Sadly, you're the confused one. You've been misled by a crackpot revisionist group.

Comment Re:What a strange discussion (Score 1) 869

I wonder why this topic is so much discussed in the USA. In every other country climate change and the fact that we, humans, are causing it is accepted as a scientific fact.

Unfortunately, that's not true. Global warming denial is common in many places of the world, especially in the formerly communist countries, middle eastern countries, south asian countries, and anglo countries. The USA has similar levels of global warming denial as Russia, India, the UK, Australia, the Czech Republic, and many other places.

http://en.wikipedia.org/wiki/Climate_change_opinion_by_country

Comment Re:Five hundred years? (Score 1) 869

What postulate of statistics allows asserting accurate predictions from 0.0000001 repeating percent of the full data set?

Statistics allows this. It depends upon how frequently the event occurs.

Could you predict the sentiments of every human on the planet (over 4 billion) by asking the last 500 people born?

Suppose that among the last 500 people born, none of them are albinos. What are the chances that the 501st person born will be an albino? It's possible to know that it's unlikely, using a dataset of only 500 people. A dataset of 5,000 people (selected at random) would be more than enough, even though the population is 7 billion.

Bear in mind that temperatures of the last 20 years have been way outside anything of the last 500. Using your birth rate analogy, suppose nobody among the last 500 people born are albinos, and then suddenly, the next 20 born are all albinos. Wouldn't you suspect something?

Comment Re:Five hundred years? (Score 1) 869

And the remaining weather stations turned out to not be very reliable either, with most being more than 2 degrees Celsius error.

This doesn't matter as long as the errors are randomly distributed. There is a big difference between the error of one station, and the error of all stations put together. This is because it's extremely unlikely that all random errors will point in the same direction. As a result, you can get an extremely accurate measurement of temperature even if individual sensors are inaccurate, provided you have enough of them and the errors are randomly distributed.
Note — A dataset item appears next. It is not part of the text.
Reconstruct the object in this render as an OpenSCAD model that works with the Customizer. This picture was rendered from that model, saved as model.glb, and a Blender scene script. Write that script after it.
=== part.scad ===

Also, many errors can be corrected. Satellite measurements show gradually changing levels of radiation from earth because their orbit is gradually decaying, and it's possible to correct for that.

Comment Re:Five hundred years? (Score 1) 869

You're making mistakes with statistics. It doesn't matter if the period under study is small relative to cosmological phenomena. What matters is the length of time in which the temperature increase occurred (30 years) relative to the total study period (500 years), and the rarity of the phenomenon observed within the total study period. That is what you'd need to calculate whether this change is a random fluctuation. The temperature variation across billions of years does not matter here.

In fact, even one year would be enough to detect some anomalies. Say your computer had 10 crashes inside of 30 minutes, and zero crashes in the prior year. Would you suspect a problem, other than just normal occasional crashes? Would it matter if your period of observation (one year) is small relative to the history of computing? Again, what matters is the length of the period in which the change occurred (0.00006 years, or 30 minutes) relative to the length of the total study period (1 year, or 17000x as much), and how rare the phenomenon was in the total study period. It's just not necessary to know the history of computing in order to calculate the odds.

You can repeat this procedure indefinitely. In some cases, even one millisecond would be enough to detect an anomaly, if we were studying phenomena which occur over femtoseconds (one quadrillionth of a millisecond). Suppose some event happens every microsecond on average, over a period of one millisecond. What are the chances it will occur in the next femtosecond? About 1 in 1,000,000,000, and the age of the earth does not matter.